If you expect software to be future-bug-proof, well, I guess you live in a far better world than I do.

If you advertise your software to be compatible with RHEL, but a glibc bug gets in and causes your sw to crash for a couple of days, before RHEL realises the problem and fixes it, does that mean your software should instantly no longer be advertised as RHEL compatible? That'd make things a lot more confusing, if you ask me.


Not all eBPF programs are compile once, run everywhere.

RHEL 'updates' can mean different things. A patch release won't change kernel ABI. A minor release will. Writing a non-CORE eBPF program for, say RHEL 8.6, might break on RHEL 8.7. It's not advisable to update across minor releases without lots of testing. Most of the time, things 'just work' but RHEL is a very complex product with a specific support cycle, and laziness of users and 3rd party vendors is not their fault.


That doesn’t really change my point - if stability issues are known to occur in a dependency, you can’t say you support that system.


This was their newer eBPF falcon sensor that was trying to load a bpf program in the kernel and triggered kernel panic.

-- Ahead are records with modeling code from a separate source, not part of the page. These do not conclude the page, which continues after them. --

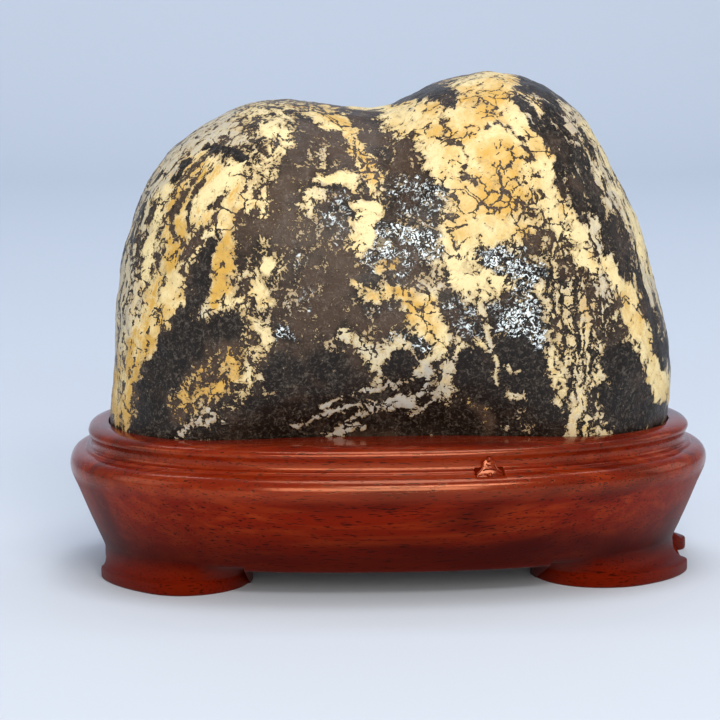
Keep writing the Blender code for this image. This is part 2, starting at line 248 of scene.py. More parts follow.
LEFT_MARKS = (
    Mark("shoulder", Mineral.TAUPE, 52, ((140, 225), (152, 196), (178, 160), (215, 128), (258, 104))),
    Mark("left edge", Mineral.STREAKED_GREY, 34, ((118, 370), (120, 300), (132, 248), (150, 205), (172, 180))),
    Mark("left face", Mineral.STREAKED_CREAM, 46, ((226, 186), (196, 232), (166, 290), (148, 345), (128, 400))),
    Mark("face top", Mineral.STREAKED_CREAM, 34, ((204, 172), (176, 205), (158, 250))),
    Mark("ochre streak", Mineral.OCHRE, 17, ((184, 196), (180, 225), (172, 268)), 0.8),
    Mark("pale streak", Mineral.CREAM, 9, ((166, 188), (155, 225), (146, 285)), 0.8),
    Mark("sandy tongue", Mineral.YELLOW, 24, ((180, 282), (168, 306), (156, 344)), 0.95),
    Mark("yellow tail", Mineral.OCHRE, 12, ((152, 338), (146, 362), (140, 388))),
    Mark("bright blob", Mineral.CREAM, 24, ((238, 166), (224, 184), (212, 202))),
    Mark("bright tail", Mineral.CREAM, 15, ((228, 208), (206, 238), (194, 268))),
    Mark("foot of the edge", Mineral.OCHRE, 11, ((112, 376), (112, 402), (120, 424)), 0.8),
    Mark("dark wedge", Mineral.DARK, 15, ((212, 240), (204, 270), (192, 306), (180, 330))),
    Mark("wedge foot", Mineral.DARK, 36, ((186, 338), (168, 364), (160, 392), (150, 420))),
    Mark("wedge edge", Mineral.SPECKLED_OCHRE, 14, ((134, 400), (128, 420)), 0.7),
    Mark("ochre patch", Mineral.OCHRE, 25, ((224, 248), (226, 268), (222, 290))),
    Mark("ochre foot", Mineral.CREAM, 14, ((228, 300), (244, 304)), 0.9),
    Mark("pale tongue", Mineral.PALE, 7, ((208, 302), (204, 328))),
    Mark("dark pool", Mineral.DARK, 30, ((212, 332), (234, 328), (226, 344))),
    Mark("ochre swirl", Mineral.SPECKLED_OCHRE, 26, ((232, 356), (230, 378), (208, 388), (206, 370))),
    Mark("swirl rim", Mineral.OCHRE, 6, ((222, 352), (236, 364), (232, 380), (214, 390)), 0.8),
    Mark("low ochre", Mineral.SPECKLED_OCHRE, 20, ((190, 386), (176, 398), (186, 412))),
    Mark("dark foot", Mineral.DARK, 20, ((146, 428), (180, 432), (240, 432))),
    Mark("pale foot", Mineral.SPECKLED_CREAM, 17, ((256, 370), (242, 386), (240, 402))),
    Mark("pale foot side", Mineral.PALE, 8, ((262, 370), (266, 392)), 0.7),
    Mark("foot wisp", Mineral.WISP, 7, ((180, 434), (192, 426), (216, 421))),
    Mark("foot wisp top", Mineral.WISP, 5, ((210, 410), (224, 424))),
    Mark("shoulder lines", Mineral.DARK, 7, ((206, 152), (222, 148), (242, 158)), 0.9),
    Mark("shoulder fleck", Mineral.DARK, 8, ((190, 162), (174, 178)), 0.9),
    Mark("edge knob", Mineral.BAND, 7, ((123, 242), (123, 256))),
    Mark("first streak", Mineral.CRACK, 4, ((193, 180), (173, 217), (172, 240))),
    Mark("second streak", Mineral.CRACK, 4, ((203, 183), (187, 213), (190, 232))),
    Mark("short streak", Mineral.CRACK, 5, ((227, 197), (215, 210))),
    Mark("third streak", Mineral.CRACK, 4, ((215, 217), (198, 235), (193, 245))),
    Mark("fourth streak", Mineral.CRACK, 4, ((193, 240), (187, 267), (185, 280))),
    Mark("edge streak", Mineral.CRACK, 4, ((155, 207), (147, 223))),
    Mark("outer streak", Mineral.CRACK, 4, ((140, 228), (136, 250), (139, 267))),
    Mark("streak knot", Mineral.CRACK, 6, ((165, 250), (157, 257), (158, 265))),
)

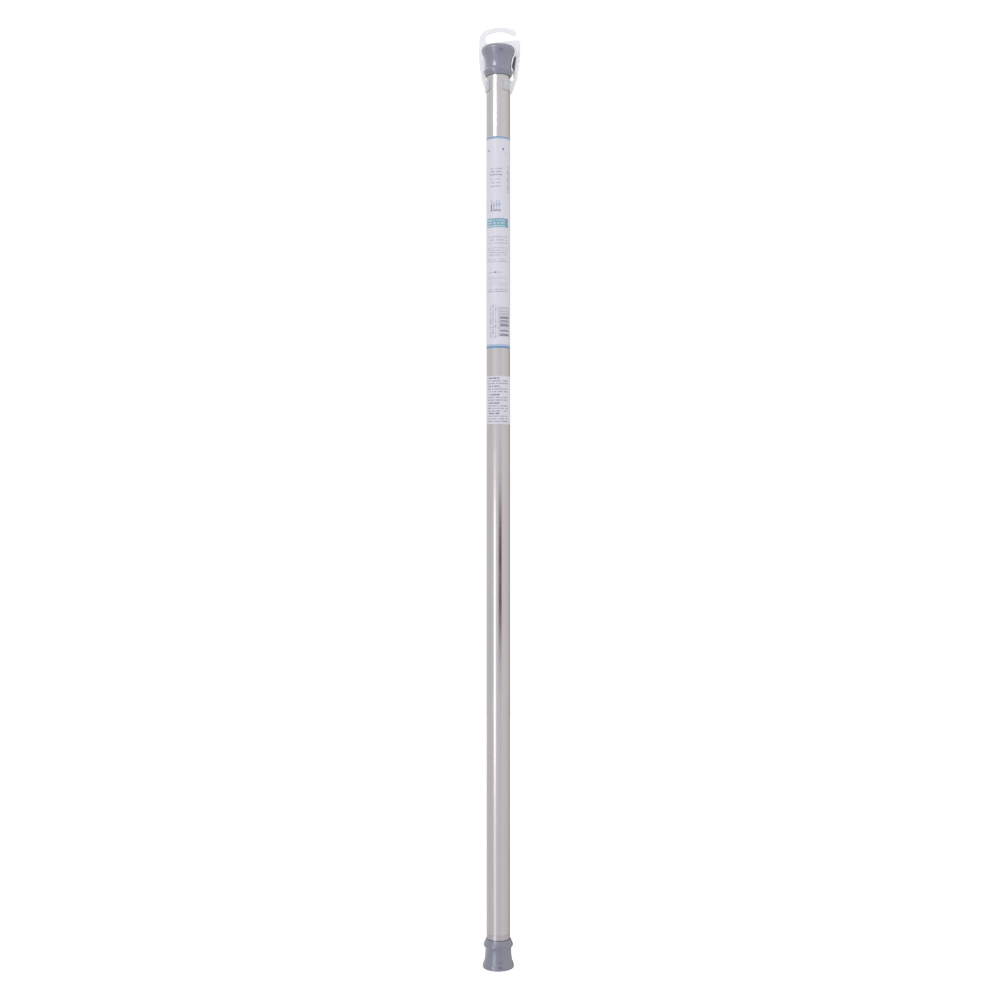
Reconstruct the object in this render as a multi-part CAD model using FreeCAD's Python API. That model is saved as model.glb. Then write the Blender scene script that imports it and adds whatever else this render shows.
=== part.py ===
import FreeCAD, Part
import math
import os

# Telescopic tension bar: two tubes, a twist lock and a sprung plunger inside them, soft feet on both ends,
# a wrap label, a sticker and a clip-on hanging hook.
# Millimetres. +Z runs up the bar, the origin is the centre of the lower foot's face, -Y is the front.
# The model is drawn closed, at its shortest length.

# Tubes
CLOSED_LENGTH = 1100.0
OUTER_TUBE_DIAMETER = 28.0
OUTER_TUBE_WALL = 0.5
INNER_TUBE_WALL = 0.5
TUBE_GAP = 1.0

# Clearances
END_GAP = 0.3
SLIDE_CLEARANCE = 0.1
TURN_CLEARANCE = 0.15
ROD_CLEARANCE = 0.15
SCREW_CLEARANCE = 0.15
HANGER_CLEARANCE = 0.1

# Soft end caps: walls outwards from the tube, heights from the foot face
CAP_FLOOR = 4.0
LOWER_CAP_HEIGHT = 35.0
LOWER_CAP_WALLS = {"foot": 6.3, "waist": 2.95, "bead": 5.2, "rim": 2.1}
LOWER_BEAD_BELOW_MOUTH = 7.7
LOWER_FOOT_CORNER = 1.2
UPPER_CAP_HEIGHT = 35.5
UPPER_CAP_WALLS = {"foot": 6.1, "waist": 1.6, "bead": 3.7, "rim": 1.0}
UPPER_BEAD_BELOW_MOUTH = 5.5
UPPER_FOOT_CORNER = 4.0
FOOT_BAND = 2.0
FOOT_SLOPE = 4.2
FOOT_STEP = 0.6
STEP_SHARE = 0.55
FLARE_SAG = 0.33
WAIST_BELOW_BEAD = 8.3
WAIST_HEIGHT = 4.5
BEAD_HALF_HEIGHT = 0.7
BEAD_CROWN = 0.2
TREAD_GROOVE_RADII = (6.0, 11.5)
TREAD_GROOVE_WIDTH = 1.4
TREAD_GROOVE_DEPTH = 0.6

# Hard plugs in the tube ends
PLUG_FLANGE = 2.0
PLUG_SPIGOT = 13.0
PLUG_WALL = 1.6
PLUG_RIB = 1.2

# Guide ferrule in the outer tube's open end
FERRULE_LIP = 6.0
FERRULE_INSERT = 18.0
FERRULE_LEAD_IN = 0.4

# Bush in the inner tube's inner end
BUSH_BODY = 24.0
BUSH_FLANGE = 2.0
BUSH_NECK = 10.0
BUSH_NECK_STEP = 1.5
RIVET_RADIUS = 1.6
RIVET_HEAD_RADIUS = 2.6
RIVET_HEAD_HEIGHT = 0.5
RIVET_DEPTH = 4.0
GUIDE_RING_GAP = 0.2
GUIDE_RING_SPLIT = 1.5

# Sprung plunger
ROD_FLATS = 8.0
ROD_END_RADIUS = 3.0
ROD_END_LENGTH = 9.0
ROD_BORE_RADIUS = 2.0
ROD_BORE_DEPTH = 14.0
WASHER_TUBE_GAP = 3.0
WASHER_THICKNESS = 2.0
NUT_FLATS = 10.0
NUT_HEIGHT = 5.0
SPRING_LENGTH = 51.0
SPRING_TURNS = 8.0
SPRING_WIRE_RADIUS = 1.0
SPRING_ROD_GAP = 3.0
SEAT_THICKNESS = 1.0
PLUNGER_TUBE_GAP = 1.2

# Twist lock
PARKING_GAP = 4.4
CAM_OFFSET = 1.0
TWIST_ANGLE = 45.0
CAM_LOCKED_GAP = 0.085
CAM_SPLIT = 2.0
JOURNAL_FLANGE = 3.0
JOURNAL_WALL = 1.9
JOURNAL_HEIGHT = 13.0
JOURNAL_SOCKET = 7.8
STOP_PEG_RADIUS = 1.2
STOP_PEG_HEIGHT = 2.0
END_PLATE_THICKNESS = 2.0
SCREW_HEAD_RADIUS = 3.8
SCREW_HEAD_HEIGHT = 2.6
SCREW_SLOT_WIDTH = 1.1
SCREW_SLOT_LENGTH = 4.6
SCREW_SLOT_DEPTH = 1.4

# Label and sticker
LABEL_BELOW_END = 109.2
LABEL_HEIGHT = 252.4
LABEL_THICKNESS = 0.15
STICKER_BELOW_LABEL = 32.5
STICKER_HEIGHT = 57.0
STICKER_THICKNESS = 0.15
STICKER_WRAP = 270.0

# Clip-on hanging hook: a flat plate behind the axis with a split collar
HANGER_YAW = -12.0
PLATE_THICKNESS = 1.6
PLATE_OFFSET = 7.0
COLLAR_WALL = 1.6
COLLAR_HEIGHT = 13.0
COLLAR_BELOW_CAP = 5.1
COLLAR_OPENING = 72.0
GUSSET_DROP = 1.0
GUSSET_EDGE = 0.6
HIP_RISE = 3.5
HIP_WIDTH = 7.6
HIP_ROUND = 12.0
ARM_GAP = 0.8
ARM_WIDTH = 4.3
ARM_TAPER_HEIGHT = 10.0
ARM_ROUND = 60.0
WINDOW_MARGIN = 1.2
WINDOW_FOOT_MARGIN = 1.5
WINDOW_GAP = 0.6
WINDOW_ROUND = 5.0
WINDOW_BEAD_RISE = 2.5
CROSSBAR_HEIGHT = 6.6
SHOULDER_RISE = 1.6
SHOULDER_ROUND = 3.5
HOOK_HEIGHT = 26.8
HOOK_CROWN_PLACE = 2.5
HOOK_CROWN_ROUND = 60.0
HOOK_BACK_DROP = 3.6
HOOK_BACK_LEAN = 0.6
HOOK_BACK_ROUND = 14.0
HOOK_FRONT_DROP = 5.6
HOOK_FRONT_ROUND = 7.0
HOOK_REACH = 19.8
HOOK_TIP_HEIGHT = 14.8
HOOK_TIP_SLANT = 1.2
HOOK_TIP_ROUND = 1.6
HOOK_BAND = 4.8
HOOK_TIP_BAND = 3.9
HOOK_BACK_BAND = 7.2
HOOK_HEEL_ROUND = 5.5

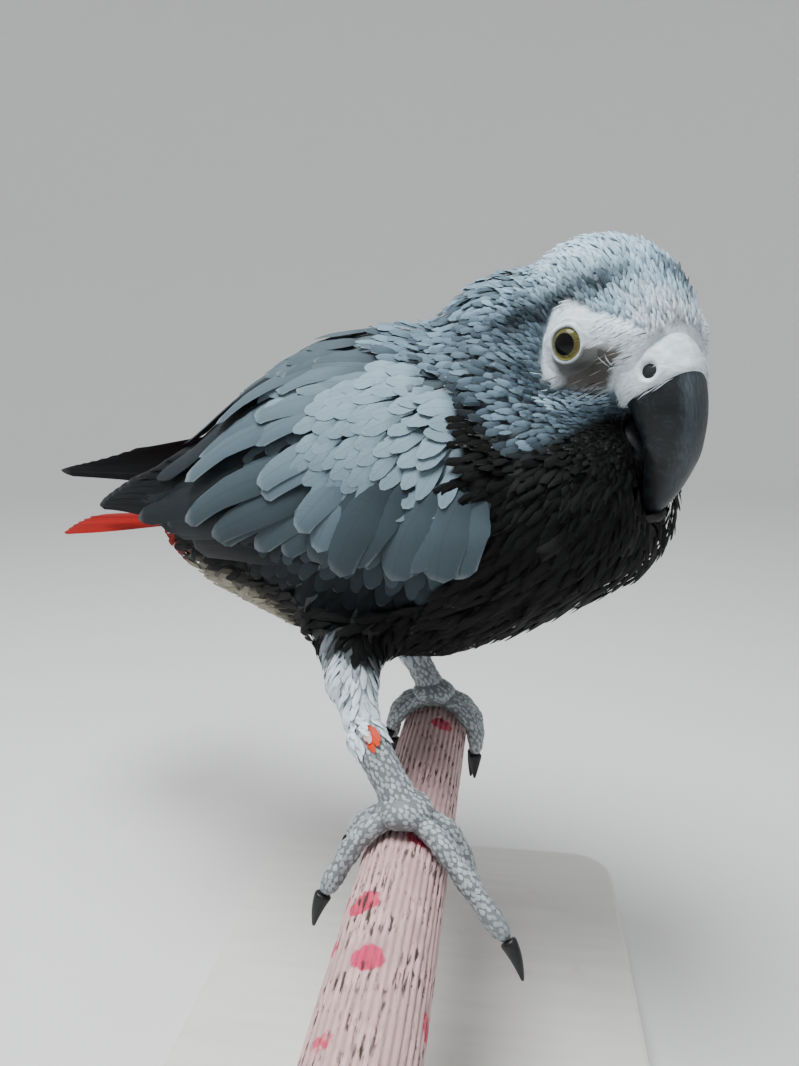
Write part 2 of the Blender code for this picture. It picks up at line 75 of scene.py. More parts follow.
# Skin
FLESH = (
    "head", "neck", "trunk", "rump", "thigh_left", "thigh_right", "wing_left_coverts", "wing_right_coverts",
)
SKIN_UNDERLAY = ("cere", "eye_left", "eye_right")
SKIN_VOXEL = 1.7 * MM

# Face: the bare patch round the eye, as (forward, up) with the head's tilt taken out: its middle and its
# reach back, forward and down, and how high it reaches above its middle at each place forward
EYE_MIDDLE = (8, 13.75, 5.2)
EYE_RADIUS = 5.3
BARE_MIDDLE = (13.5, 0.6)
BARE_HALVES = (9.4, 16.5, 11.2)
BARE_TOP = ((4, 8, 10.5, 15.7, 22.3, 26, 30), (11, 11, 10, 7.0, 4.3, 2.4, 1.5))
BILL_ROOT = (24, 0, -3)
NOSTRIL = (26.0, -7.2, 7.2)
# The tilt that level() takes out of the head's axes
TILT_COS, TILT_SIN = 0.891, 0.454
# The lids' section, as (out, up) from their lip
LID_SECTION = (
    (-0.45, -0.5), (-0.15, 0.30), (0.10, 0.58), (0.45, 0.56), (0.80, 0.25), (1.05, -0.02), (1.40, 0.08),
    (1.80, -0.15), (2.10, -0.45), (2.55, -0.40), (3.00, -0.85), (3.6, -1.2), (4.2, -1.8),
)

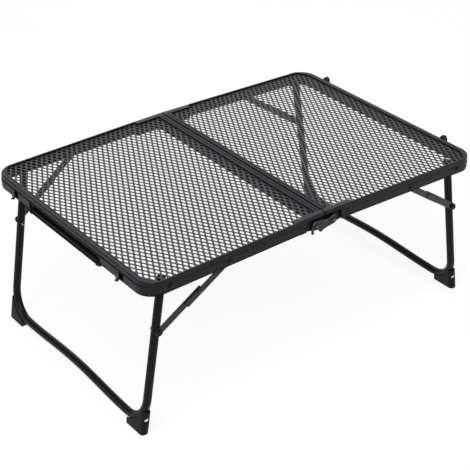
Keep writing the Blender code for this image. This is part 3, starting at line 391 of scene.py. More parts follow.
def carve(piece, cuts, place, sharp=35.0):
    """Cuts closed shapes out of a piece with one exact Boolean and keeps the result."""
    mesh = mesh_of(piece.name + "_cuts", joined(*cuts), place)
    cutter = bpy.data.objects.new(mesh.name, mesh)
    bpy.context.scene.collection.objects.link(cutter)
    boolean = piece.modifiers.new("cuts", "BOOLEAN")
    boolean.operation = "DIFFERENCE"
    boolean.solver = "EXACT"
    boolean.object = cutter
    graph = bpy.context.evaluated_depsgraph_get()
    result = bpy.data.meshes.new_from_object(piece.evaluated_get(graph))
    piece.modifiers.remove(boolean)
    old, piece.data = piece.data, result
    bpy.data.meshes.remove(old)
    bpy.data.objects.remove(cutter)
    tidy(result)
    shade(result, sharp)


def faces_of(piece, place=np.eye(4)):
    """The middles, in millimetres, and the normals of a piece's faces in the place's frame."""
    polygons = piece.data.polygons
    middles, normals = np.empty((2, 3 * len(polygons)))
    polygons.foreach_get("center", middles)
    polygons.foreach_get("normal", normals)
    back = np.linalg.inv(place)
    middles = 1000 * middles.reshape(-1, 3) @ back[:3, :3].T + back[:3, 3]
    return middles, normals.reshape(-1, 3) @ back[:3, :3].T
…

This shouldn’t have happened and was definitely a bug in the kernel.

For the kernel mode, their software will flag an unknown kernel as unsupported and go into a reduced functionality mode (rfm).

The idiots didn’t know that RH E4S was a thing for like 3+ years.. I’m still baffled by how clueless most of the security people and vendors are when it comes to backporting and different streams / channels that are offered by multiple Linux OS vendors.

https://access.redhat.com/solutions/7001909


> Maybe by not loading the module into unknown kernels in the first place?

Then you better tell your customers not to `dnf update` until you've had a chance to whitelist the new kernel and ship it in your own stream. Otherwise everyone who updates before you do ends up broken. If a vendor told me that, I would laugh, realize they were serious, thank them for their time but let them know that we will be going a different direction.